GIVEN TASK -> Write out the data below in full. Keep it exact.

•••

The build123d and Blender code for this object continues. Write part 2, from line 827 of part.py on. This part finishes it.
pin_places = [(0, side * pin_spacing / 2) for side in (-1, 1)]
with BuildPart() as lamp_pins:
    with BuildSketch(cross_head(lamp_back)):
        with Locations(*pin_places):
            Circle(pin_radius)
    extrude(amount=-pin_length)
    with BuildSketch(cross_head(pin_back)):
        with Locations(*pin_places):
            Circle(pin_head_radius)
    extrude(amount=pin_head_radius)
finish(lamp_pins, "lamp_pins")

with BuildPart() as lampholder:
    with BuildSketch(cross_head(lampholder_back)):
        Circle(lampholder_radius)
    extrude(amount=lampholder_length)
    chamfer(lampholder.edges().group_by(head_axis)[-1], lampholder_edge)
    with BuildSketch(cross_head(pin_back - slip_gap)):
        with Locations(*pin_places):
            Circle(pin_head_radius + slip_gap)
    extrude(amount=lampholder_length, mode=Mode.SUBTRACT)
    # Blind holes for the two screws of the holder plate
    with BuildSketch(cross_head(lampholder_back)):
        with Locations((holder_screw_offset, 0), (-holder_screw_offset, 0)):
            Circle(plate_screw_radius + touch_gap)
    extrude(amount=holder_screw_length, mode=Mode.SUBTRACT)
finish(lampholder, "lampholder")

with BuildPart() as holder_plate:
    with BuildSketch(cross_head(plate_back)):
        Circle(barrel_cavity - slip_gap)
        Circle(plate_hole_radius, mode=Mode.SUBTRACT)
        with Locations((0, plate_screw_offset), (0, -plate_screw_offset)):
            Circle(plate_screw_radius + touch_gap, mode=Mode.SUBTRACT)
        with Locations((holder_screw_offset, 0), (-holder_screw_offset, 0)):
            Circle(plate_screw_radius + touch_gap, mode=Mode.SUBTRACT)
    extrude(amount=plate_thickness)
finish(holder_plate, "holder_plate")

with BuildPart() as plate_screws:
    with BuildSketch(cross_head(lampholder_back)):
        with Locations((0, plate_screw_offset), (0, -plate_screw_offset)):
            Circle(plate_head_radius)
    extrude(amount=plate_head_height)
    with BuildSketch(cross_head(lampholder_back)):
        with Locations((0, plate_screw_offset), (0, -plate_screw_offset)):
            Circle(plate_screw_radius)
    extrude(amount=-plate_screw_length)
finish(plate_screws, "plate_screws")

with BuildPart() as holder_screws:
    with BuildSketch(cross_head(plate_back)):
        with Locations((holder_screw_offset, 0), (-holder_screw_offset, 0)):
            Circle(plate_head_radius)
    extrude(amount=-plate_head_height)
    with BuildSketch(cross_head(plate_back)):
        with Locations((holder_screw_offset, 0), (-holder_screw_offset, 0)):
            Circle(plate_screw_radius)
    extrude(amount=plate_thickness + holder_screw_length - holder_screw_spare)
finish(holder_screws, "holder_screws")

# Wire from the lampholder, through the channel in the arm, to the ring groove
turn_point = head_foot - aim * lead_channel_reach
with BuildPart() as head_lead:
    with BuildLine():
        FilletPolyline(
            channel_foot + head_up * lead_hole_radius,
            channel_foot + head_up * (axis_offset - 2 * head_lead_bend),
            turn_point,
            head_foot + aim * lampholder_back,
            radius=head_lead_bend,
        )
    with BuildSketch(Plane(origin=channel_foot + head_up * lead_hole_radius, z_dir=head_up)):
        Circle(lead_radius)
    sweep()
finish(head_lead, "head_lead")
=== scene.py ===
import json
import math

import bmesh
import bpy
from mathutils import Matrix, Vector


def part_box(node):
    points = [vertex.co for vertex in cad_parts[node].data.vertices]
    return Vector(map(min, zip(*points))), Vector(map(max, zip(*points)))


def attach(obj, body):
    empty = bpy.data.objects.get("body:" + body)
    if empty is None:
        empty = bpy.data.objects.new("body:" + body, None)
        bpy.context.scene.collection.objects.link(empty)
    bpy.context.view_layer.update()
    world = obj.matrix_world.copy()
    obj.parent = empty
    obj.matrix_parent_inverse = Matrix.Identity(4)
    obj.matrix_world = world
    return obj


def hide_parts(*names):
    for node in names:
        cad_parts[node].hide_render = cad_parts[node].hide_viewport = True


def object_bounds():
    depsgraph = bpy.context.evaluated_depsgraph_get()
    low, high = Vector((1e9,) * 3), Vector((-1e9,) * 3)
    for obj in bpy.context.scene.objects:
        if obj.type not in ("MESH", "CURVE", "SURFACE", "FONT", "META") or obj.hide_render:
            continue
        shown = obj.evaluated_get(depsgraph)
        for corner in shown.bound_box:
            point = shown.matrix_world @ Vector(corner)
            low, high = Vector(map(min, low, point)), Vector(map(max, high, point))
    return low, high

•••

REPLY TO THE EXERCISE ->
The build123d and Blender code for this object continues. Write part 2, from line 827 of part.py on. This part finishes it.
pin_places = [(0, side * pin_spacing / 2) for side in (-1, 1)]
with BuildPart() as lamp_pins:
    with BuildSketch(cross_head(lamp_back)):
        with Locations(*pin_places):
            Circle(pin_radius)
    extrude(amount=-pin_length)
    with BuildSketch(cross_head(pin_back)):
        with Locations(*pin_places):
            Circle(pin_head_radius)
    extrude(amount=pin_head_radius)
finish(lamp_pins, "lamp_pins")

with BuildPart() as lampholder:
    with BuildSketch(cross_head(lampholder_back)):
        Circle(lampholder_radius)
    extrude(amount=lampholder_length)
    chamfer(lampholder.edges().group_by(head_axis)[-1], lampholder_edge)
    with BuildSketch(cross_head(pin_back - slip_gap)):
        with Locations(*pin_places):
            Circle(pin_head_radius + slip_gap)
    extrude(amount=lampholder_length, mode=Mode.SUBTRACT)
    # Blind holes for the two screws of the holder plate
    with BuildSketch(cross_head(lampholder_back)):
        with Locations((holder_screw_offset, 0), (-holder_screw_offset, 0)):
            Circle(plate_screw_radius + touch_gap)
    extrude(amount=holder_screw_length, mode=Mode.SUBTRACT)
finish(lampholder, "lampholder")

with BuildPart() as holder_plate:
    with BuildSketch(cross_head(plate_back)):
        Circle(barrel_cavity - slip_gap)
        Circle(plate_hole_radius, mode=Mode.SUBTRACT)
        with Locations((0, plate_screw_offset), (0, -plate_screw_offset)):
            Circle(plate_screw_radius + touch_gap, mode=Mode.SUBTRACT)
        with Locations((holder_screw_offset, 0), (-holder_screw_offset, 0)):
            Circle(plate_screw_radius + touch_gap, mode=Mode.SUBTRACT)
    extrude(amount=plate_thickness)
finish(holder_plate, "holder_plate")

with BuildPart() as plate_screws:
    with BuildSketch(cross_head(lampholder_back)):
        with Locations((0, plate_screw_offset), (0, -plate_screw_offset)):
            Circle(plate_head_radius)
    extrude(amount=plate_head_height)
    with BuildSketch(cross_head(lampholder_back)):
        with Locations((0, plate_screw_offset), (0, -plate_screw_offset)):
            Circle(plate_screw_radius)
    extrude(amount=-plate_screw_length)
finish(plate_screws, "plate_screws")

with BuildPart() as holder_screws:
    with BuildSketch(cross_head(plate_back)):
        with Locations((holder_screw_offset, 0), (-holder_screw_offset, 0)):
            Circle(plate_head_radius)
    extrude(amount=-plate_head_height)
    with BuildSketch(cross_head(plate_back)):
        with Locations((holder_screw_offset, 0), (-holder_screw_offset, 0)):
            Circle(plate_screw_radius)
    extrude(amount=plate_thickness + holder_screw_length - holder_screw_spare)
finish(holder_screws, "holder_screws")

# Wire from the lampholder, through the channel in the arm, to the ring groove
turn_point = head_foot - aim * lead_channel_reach
with BuildPart() as head_lead:
    with BuildLine():
        FilletPolyline(
            channel_foot + head_up * lead_hole_radius,
            channel_foot + head_up * (axis_offset - 2 * head_lead_bend),
            turn_point,
            head_foot + aim * lampholder_back,
            radius=head_lead_bend,
        )
    with BuildSketch(Plane(origin=channel_foot + head_up * lead_hole_radius, z_dir=head_up)):
        Circle(lead_radius)
    sweep()
finish(head_lead, "head_lead")
=== scene.py ===
import json
import math

import bmesh
import bpy
from mathutils import Matrix, Vector


def part_box(node):
    points = [vertex.co for vertex in cad_parts[node].data.vertices]
    return Vector(map(min, zip(*points))), Vector(map(max, zip(*points)))


def attach(obj, body):
    empty = bpy.data.objects.get("body:" + body)
    if empty is None:
        empty = bpy.data.objects.new("body:" + body, None)
        bpy.context.scene.collection.objects.link(empty)
    bpy.context.view_layer.update()
    world = obj.matrix_world.copy()
    obj.parent = empty
    obj.matrix_parent_inverse = Matrix.Identity(4)
    obj.matrix_world = world
    return obj


def hide_parts(*names):
    for node in names:
        cad_parts[node].hide_render = cad_parts[node].hide_viewport = True


def object_bounds():
    depsgraph = bpy.context.evaluated_depsgraph_get()
    low, high = Vector((1e9,) * 3), Vector((-1e9,) * 3)
    for obj in bpy.context.scene.objects:
        if obj.type not in ("MESH", "CURVE", "SURFACE", "FONT", "META") or obj.hide_render:
            continue
        shown = obj.evaluated_get(depsgraph)
        for corner in shown.bound_box:
            point = shown.matrix_world @ Vector(corner)
            low, high = Vector(map(min, low, point)), Vector(map(max, high, point))
    return low, high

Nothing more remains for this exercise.